I suppose I should try to answer the title of this review, and removing my rose coloured lenses to assess a game that changed my gaming world is not easy to do.
The components are obviously not to modern standards. I would love to see this game with a card board map and buckets of plastic figures.
The game play was great at the time, but would it stand today?
I feel the combat chart and bonuses are a bit convoluted, but nothing good play aids couldn't fix. The chit pull system was interesting, but I suppose a card driven system would have a similar effect but with more variety and less luck. And combat resolution could then be part of the card system. And then the game would be quite different.
So I suppose the game is good fun, but compared to modern war games, probably needs updating.

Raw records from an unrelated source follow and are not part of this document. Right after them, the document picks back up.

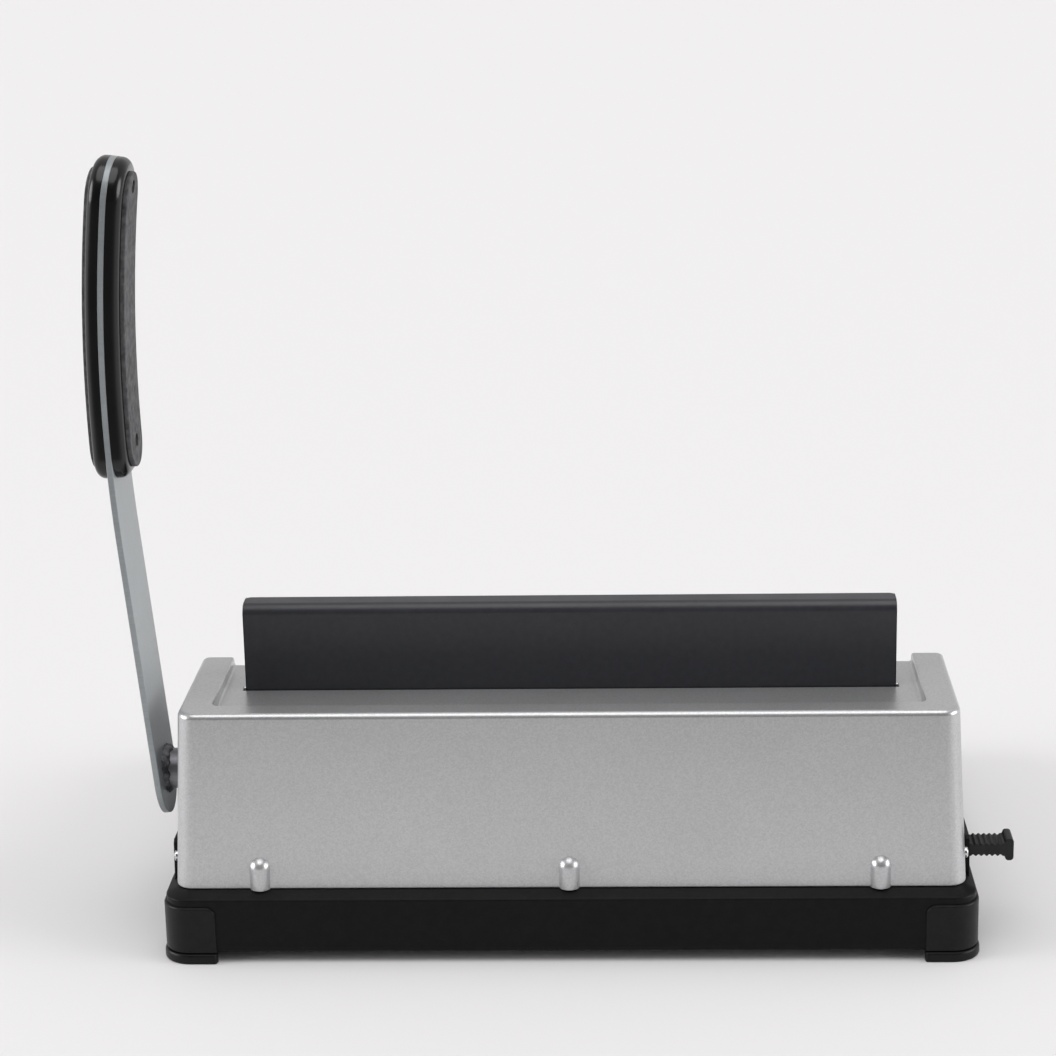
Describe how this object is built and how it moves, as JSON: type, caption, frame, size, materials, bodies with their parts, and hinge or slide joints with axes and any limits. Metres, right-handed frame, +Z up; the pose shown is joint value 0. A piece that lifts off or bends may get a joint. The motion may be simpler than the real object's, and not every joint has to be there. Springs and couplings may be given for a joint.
{
  "type": "comb binding machine",
  "caption": "Manual comb binding machine: one side lever works a row punch and a comb opener; silver cover, black base, chip drawer and margin tab.",
  "frame": {"origin": "on the floor, under the middle of the overall width and depth", "axes": "+Z up, -Y towards the front where the paper goes in, +X towards the lever"},
  "size_m": [0.435, 0.264, 0.3796],
  "materials": {
    "cover_silver": "satin metallic paint",
    "base_black": "fine texture",
    "bumper_rubber": "matt",
    "backrest_grey": "satin powder coat",
    "bar_grey": "satin paint",
    "shaft_steel": "dark oiled",
    "grip_black": "gloss",
    "pad_grey": "textured",
    "steel": "zinc plated",
    "fasteners": "bright zinc",
    "bronze": "sintered",
    "table_black": "fine texture",
    "slide_plastic": "satin"
  },
  "bodies": {
    "housing": {"base_shell": "base_black", "bottom_plate": "base_black", "drawer_rails": "base_black", "foot_rear_right": "bumper_rubber", "foot_rear_left": "bumper_rubber", "foot_front_right": "bumper_rubber", "foot_front_left": "bumper_rubber", "rear_cover": "cover_silver", "comb_backrest": "backrest_grey", "backrest_spacer": "steel", "backrest_rivets": "fasteners", "comb_fingers": "steel", "opener_bed_plate": "steel", "bridge": "steel", "side_frame_right": "steel", "side_frame_left": "steel", "bush_right": "bronze", "bush_left": "bronze", "carriage_rails": "slide_plastic", "die_plate": "steel", "punch_guide_plate": "steel", "throat_spacers": "steel", "guide_posts": "steel", "paper_guide_plate": "steel", "paper_table": "table_black", "margin_guides": "slide_plastic", "side_screws": "fasteners", "frame_screws": "fasteners", "base_screws": "fasteners"},
    "lever": {"lever_bar": "bar_grey", "lever_shaft": "shaft_steel", "weld_bead": "shaft_steel", "grip_scale_inner": "grip_black", "grip_scale_outer": "grip_black", "grip_pad_inner": "pad_grey", "grip_pad_outer": "pad_grey", "grip_screws": "fasteners", "pinion_right": "steel", "pinion_left": "steel", "cam_right": "steel", "cam_left": "steel", "retaining_rings": "fasteners"},
    "punch": {"punch_beam": "steel", "punch_pins": "steel", "return_springs": "steel"},
    "opener": {"hook_carriage": "steel", "hook_comb": "steel", "hook_rivets": "fasteners", "rack_right": "steel", "rack_left": "steel"},
    "margin_slide": {"margin_slide_bar": "steel", "margin_tab": "slide_plastic", "tab_pin": "steel"},
    "stop": {"back_stop": "slide_plastic", "stop_pins": "steel"},
    "drawer": {"chip_drawer": "slide_plastic"},
    "guide": {"side_guide": "table_black"}
  },
  "joints": [
    {"name": "lever_swing", "type": "hinge", "parent": "housing", "child": "lever", "pos_m": [0.18465, 0.078, 0.0787], "axis": [1, 0, 0], "range_deg": [0, 85], "stiffness_Nm_per_rad": 0.6, "springref_deg": -34.38},
    {"name": "punch_stroke", "type": "slide", "parent": "housing", "child": "punch", "axis": [0, 0, -1], "range_m": [0, 0.00892], "deforming": ["return_springs"]},
    {"name": "hook_slide", "type": "slide", "parent": "housing", "child": "opener", "axis": [0, -1, 0], "range_m": [0, 0.0193]},
    {"name": "margin_pull", "type": "slide", "parent": "housing", "child": "margin_slide", "axis": [-1, 0, 0], "range_m": [0, 0.012]},
    {"name": "stop_shift", "type": "slide", "parent": "housing", "child": "stop", "axis": [0, -1, 0], "range_m": [0, 0.003]},
    {"name": "drawer_slide", "type": "slide", "parent": "housing", "child": "drawer", "axis": [0, -1, 0], "range_m": [0, 0.15]},
    {"name": "guide_slide", "type": "slide", "parent": "housing", "child": "guide", "axis": [-1, 0, 0], "range_m": [-0.008, 0.025]}
  ],
  "couplings": [
    {"joint": "punch_stroke", "follows": "lever_swing", "m_per_rad": 0.006},
    {"joint": "hook_slide", "follows": "lever_swing", "m_per_rad": 0.013},
    {"joint": "stop_shift", "follows": "margin_pull", "ratio": 0.25}
  ]
}
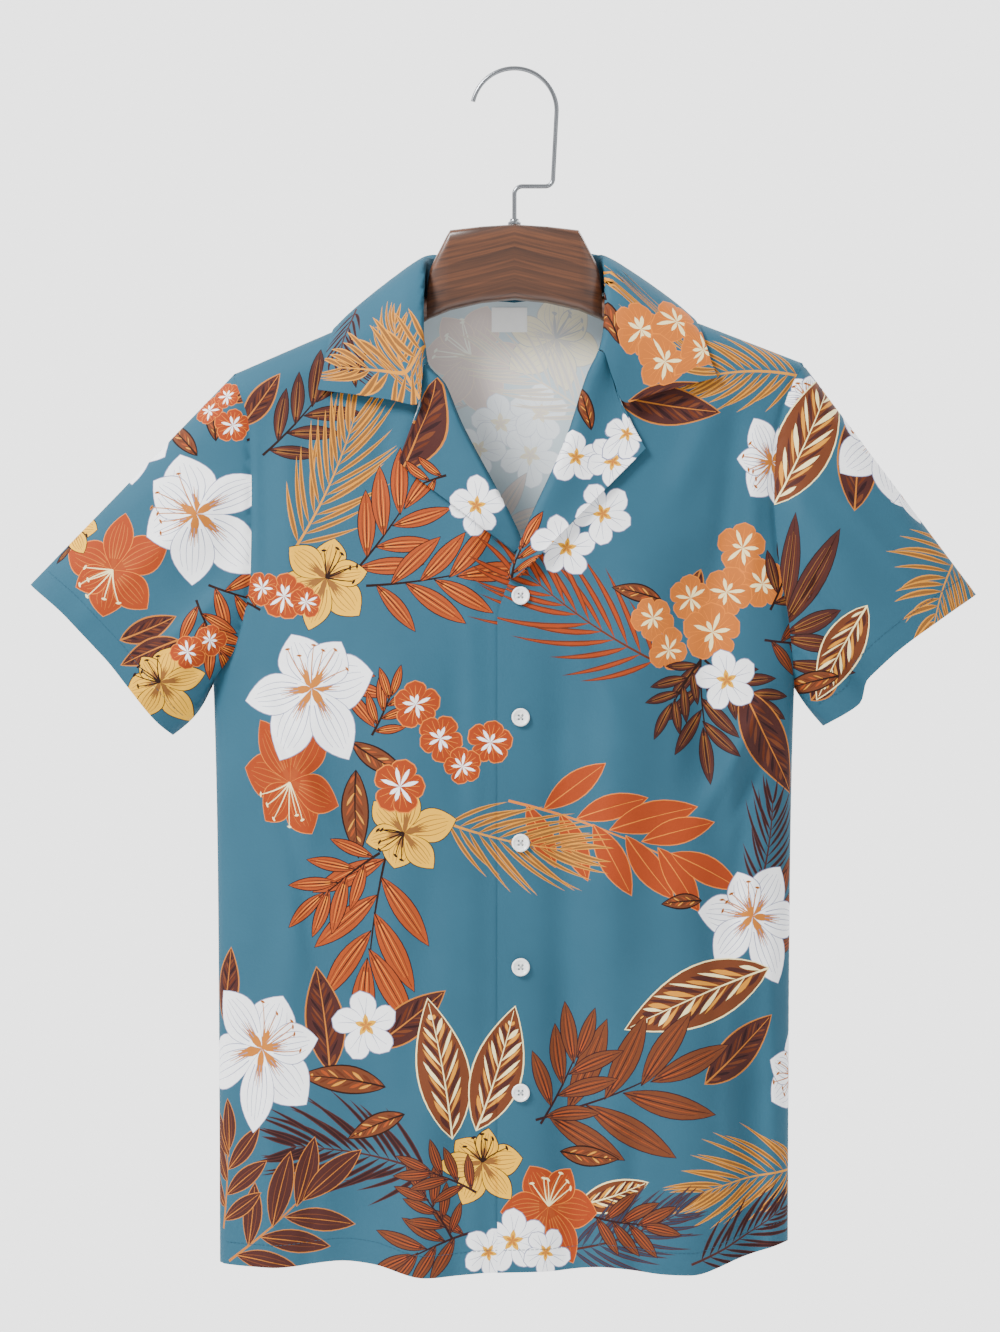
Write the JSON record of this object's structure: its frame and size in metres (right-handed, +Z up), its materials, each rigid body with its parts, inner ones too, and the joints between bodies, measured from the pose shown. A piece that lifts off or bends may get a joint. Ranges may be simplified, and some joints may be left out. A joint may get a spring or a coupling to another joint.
{
  "type": "short-sleeved camp-collar shirt on its wooden hanger",
  "caption": "Short-sleeved camp-collar shirt with turned lapels, buttoned and hung on a wide wooden hanger with a cranked wire hook.",
  "frame": {"origin": "the inside top of the hanger's hook, where it rests on a rail", "axes": "+Z up, +X towards the wearer's left sleeve, the buttoned front towards -Y"},
  "size_m": [0.723, 0.0952, 0.9208],
  "materials": {
    "printed_cloth": "matte woven cotton, printed",
    "label_cloth": "plain woven tape",
    "button_pearl": "pearly, satin polished",
    "hanger_timber": "dark stained, satin lacquered",
    "hanger_metal": "bright plated wire"
  },
  "bodies": {
    "root": {"front_right": "printed_cloth", "front_left": "printed_cloth", "back": "printed_cloth", "sleeve_right": "printed_cloth", "sleeve_left": "printed_cloth", "lapel_right": "printed_cloth", "lapel_left": "printed_cloth", "collar": "printed_cloth", "neck_label": "label_cloth", "button_1": "button_pearl", "button_2": "button_pearl", "button_3": "button_pearl", "button_4": "button_pearl", "button_5": "button_pearl", "hanger_wood": "hanger_timber", "hanger_hook": "hanger_metal", "hanger_collar": "hanger_metal"}
  },
  "joints": []
}
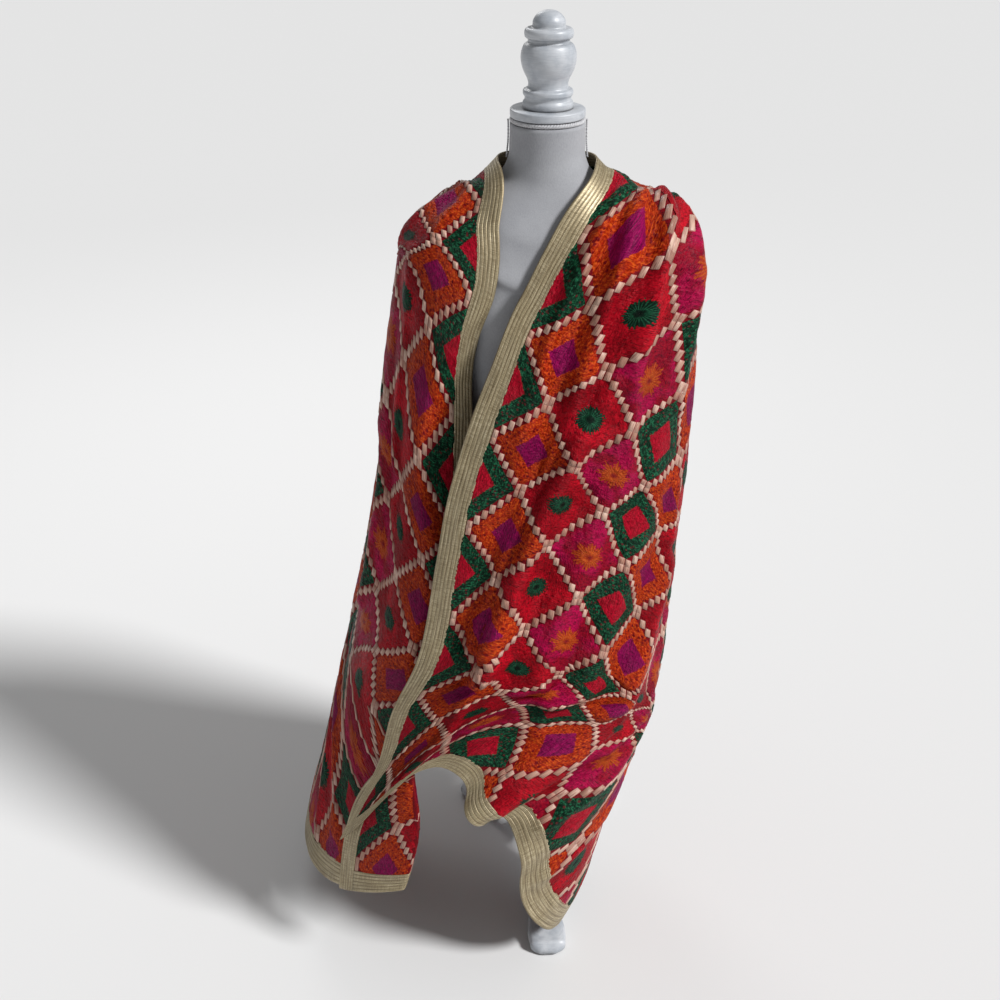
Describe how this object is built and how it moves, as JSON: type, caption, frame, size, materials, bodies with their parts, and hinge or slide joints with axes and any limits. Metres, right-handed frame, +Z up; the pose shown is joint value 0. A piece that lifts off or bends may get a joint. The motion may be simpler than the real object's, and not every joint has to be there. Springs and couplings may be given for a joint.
{
  "type": "shawl wrap on a dress form with a stand",
  "caption": "Embroidered shawl draped as a wrap over a limbless dress form on a three-legged stand, one front crossing over the other.",
  "frame": {"origin": "on the floor, under the middle of the whole model", "axes": "+Z up, -Y the wearer's front, +X the wearer's left"},
  "size_m": [0.6464, 0.5648, 1.492],
  "materials": {
    "embroidery": "red cloth covered with silky satin-stitch embroidery",
    "trim": "ribbed metallic ribbon",
    "jersey": "pale grey knitted cover, matt",
    "paint": "white satin paint",
    "cord": "twisted grey cord with a slight shine"
  },
  "bodies": {
    "root": {"shawl_left_front": "embroidery", "shawl_back": "embroidery", "shawl_right_front": "embroidery", "trim_left_end": "trim", "trim_right_end": "trim", "trim_neck": "trim", "trim_outer": "trim", "dress_form": "jersey", "neck_plate": "paint", "finial": "paint", "neck_cord": "cord", "side_cord_left": "cord", "side_cord_right": "cord", "stand_pole": "paint", "stand_hub": "paint", "stand_leg_front": "paint", "stand_leg_left": "paint", "stand_leg_right": "paint"}
  },
  "joints": []
}
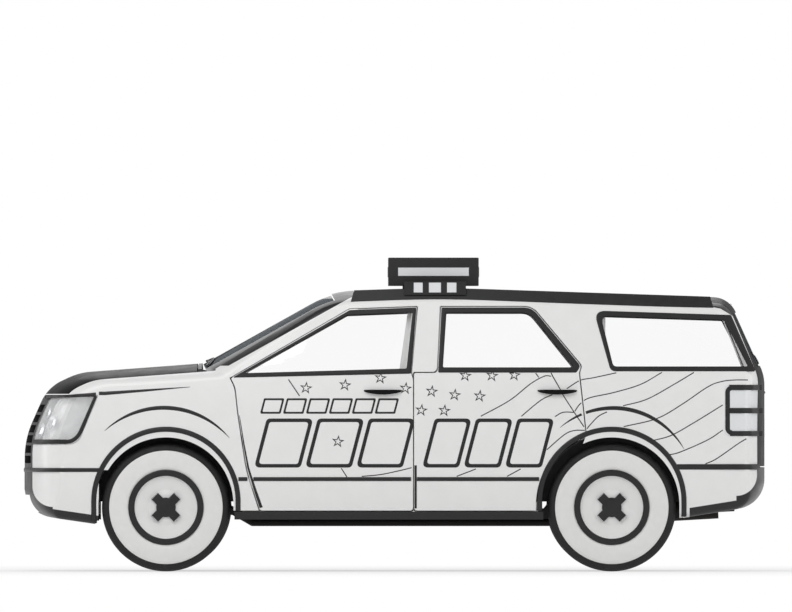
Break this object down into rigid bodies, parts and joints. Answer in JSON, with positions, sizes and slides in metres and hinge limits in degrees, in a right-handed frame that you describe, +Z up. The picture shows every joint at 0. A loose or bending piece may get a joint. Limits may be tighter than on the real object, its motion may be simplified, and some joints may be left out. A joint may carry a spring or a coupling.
{
  "type": "police sport utility vehicle",
  "caption": "Full-size police sport utility vehicle with a roof lamp bar, four side doors, hood, tailgate, steered front wheels and a hollow cabin",
  "frame": {"origin": "on the ground, under the middle of the vehicle", "axes": "+X forwards, +Y to the vehicle's left, +Z up"},
  "size_m": [5, 1.9834, 2.114],
  "materials": {
    "white_paint": "gloss white body paint",
    "black_paint": "satin black body paint",
    "black_trim": "satin black moulded plastic",
    "clear_glass": "clear toughened glass",
    "clear_lens": "clear moulded lens",
    "seat_cloth": "grey woven seat cloth",
    "dark_steel": "black chassis paint",
    "carpet": "dark floor covering over steel",
    "cast_block": "cast engine block",
    "cast_alloy": "aluminium core",
    "bare_steel": "plain sheet steel",
    "tyre_rubber": "black tread with a white sidewall",
    "wheel_paint": "white painted steel wheel"
  },
  "bodies": {
    "body": {"bulkhead": "black_trim", "chassis_frame": "dark_steel", "dashboard": "black_trim", "engine": "cast_block", "exhaust": "bare_steel", "fender_left": "white_paint", "fender_right": "white_paint", "floor_pan": "carpet", "front_arms": "dark_steel", "front_bumper": "white_paint", "front_seats": "seat_cloth", "fuel_tank": "bare_steel", "grille": "black_trim", "headlamp_housings": "black_trim", "headlamps": "clear_lens", "light_bar": "black_trim", "light_bar_lenses": "clear_lens", "quarter_glasses": "clear_glass", "radiator": "cast_alloy", "rear_axle": "dark_steel", "rear_bench": "seat_cloth", "rear_bumper": "white_paint", "roof_panel": "white_paint", "roof_rails": "black_trim", "side_frame_left": "white_paint", "side_frame_right": "white_paint", "sill_trim": "black_trim", "steering_wheel": "black_trim", "tail_lamps": "clear_lens", "wheelhouses": "black_trim", "windscreen": "clear_glass"},
    "door_front_left": {"door_front_left": "white_paint", "window_front_left": "clear_glass"},
    "door_rear_left": {"door_rear_left": "white_paint", "window_rear_left": "clear_glass"},
    "knuckle_left": {"knuckle_left": "dark_steel"},
    "wheel_front_left": {"rim_front_left": "wheel_paint", "tyre_front_left": "tyre_rubber"},
    "wheel_rear_left": {"rim_rear_left": "wheel_paint", "tyre_rear_left": "tyre_rubber"},
    "door_front_right": {"door_front_right": "white_paint", "window_front_right": "clear_glass"},
    "door_rear_right": {"door_rear_right": "white_paint", "window_rear_right": "clear_glass"},
    "knuckle_right": {"knuckle_right": "dark_steel"},
    "wheel_front_right": {"rim_front_right": "wheel_paint", "tyre_front_right": "tyre_rubber"},
    "wheel_rear_right": {"rim_rear_right": "wheel_paint", "tyre_rear_right": "tyre_rubber"},
    "hood": {"hood": "black_paint"},
    "tailgate": {"tailgate": "black_paint", "tailgate_glass": "clear_glass"}
  },
  "joints": [
    {"name": "steer_left", "type": "hinge", "parent": "body", "child": "knuckle_left", "pos_m": [1.538, 0.797, 0.432], "axis": [0, 0, 1], "range_deg": [-30, 30]},
    {"name": "steer_right", "type": "hinge", "parent": "body", "child": "knuckle_right", "pos_m": [1.538, -0.797, 0.432], "axis": [0, 0, 1], "range_deg": [-30, 30]},
    {"name": "spin_front_left", "type": "hinge", "parent": "knuckle_left", "child": "wheel_front_left", "pos_m": [1.538, 0.822, 0.432], "axis": [0, 1, 0], "continuous": true},
    {"name": "spin_rear_left", "type": "hinge", "parent": "body", "child": "wheel_rear_left", "pos_m": [-1.462, 0.822, 0.432], "axis": [0, 1, 0], "continuous": true},
    {"name": "front_door_left", "type": "hinge", "parent": "body", "child": "door_front_left", "pos_m": [1.1, 0.992, 0.9], "axis": [0, 0, -1], "range_deg": [0, 65]},
    {"name": "rear_door_left", "type": "hinge", "parent": "body", "child": "door_rear_left", "pos_m": [-0.132, 0.992, 0.9], "axis": [0, 0, -1], "range_deg": [0, 70]},
    {"name": "spin_front_right", "type": "hinge", "parent": "knuckle_right", "child": "wheel_front_right", "pos_m": [1.538, -0.822, 0.432], "axis": [0, 1, 0], "continuous": true},
    {"name": "spin_rear_right", "type": "hinge", "parent": "body", "child": "wheel_rear_right", "pos_m": [-1.462, -0.822, 0.432], "axis": [0, 1, 0], "continuous": true},
    {"name": "front_door_right", "type": "hinge", "parent": "body", "child": "door_front_right", "pos_m": [1.1, -0.992, 0.9], "axis": [0, 0, 1], "range_deg": [0, 65]},
    {"name": "rear_door_right", "type": "hinge", "parent": "body", "child": "door_rear_right", "pos_m": [-0.132, -0.992, 0.9], "axis": [0, 0, 1], "range_deg": [0, 70]},
    {"name": "hood_lid", "type": "hinge", "parent": "body", "child": "hood", "pos_m": [1.33, 0, 1.4], "axis": [0, -1, 0], "range_deg": [0, 50]},
    {"name": "tailgate_lid", "type": "hinge", "parent": "body", "child": "tailgate", "pos_m": [-2.095, 0, 1.862], "axis": [0, 1, 0], "range_deg": [0, 75]}
  ],
  "couplings": [
    {"joint": "steer_right", "follows": "steer_left", "ratio": 1}
  ]
}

But I will always love BOFA for the memories it gives me, and what else is gaming really about, but creating fond memories?
Which the little red box game gave me by the dungeon load when I found it again at about 14 and bought it (I started table top gaming with a war game and a role playing game, then was addicted to a trading card game, before having years of board gaming bliss- I wonder how many have a pattern like that- many of my gaming friends have similar tales).
I also have fond memories of that Basic Dungeons & Dragons box, and much like BOFA, would probably never play it again (but maybe I'll show both my beaten up, 40 year old copies to my son when he is 10).
I still break this old classic out every so often. Enjoy it now as much as I did then!
I'm happy to hear it still gives great value.
I would love to play again, but my brother lives far away and 2 player war games are not likely to get much play with anyone else I know. I will just have to train my son up to being a fierce war gamer! (might have a while to wait, he can't talk yet).
This game is worthy of being republished albeit with upgraded components and map.
This is still the #1 hexagonal game that I play to this date (and most of my old titles are historical games to boot).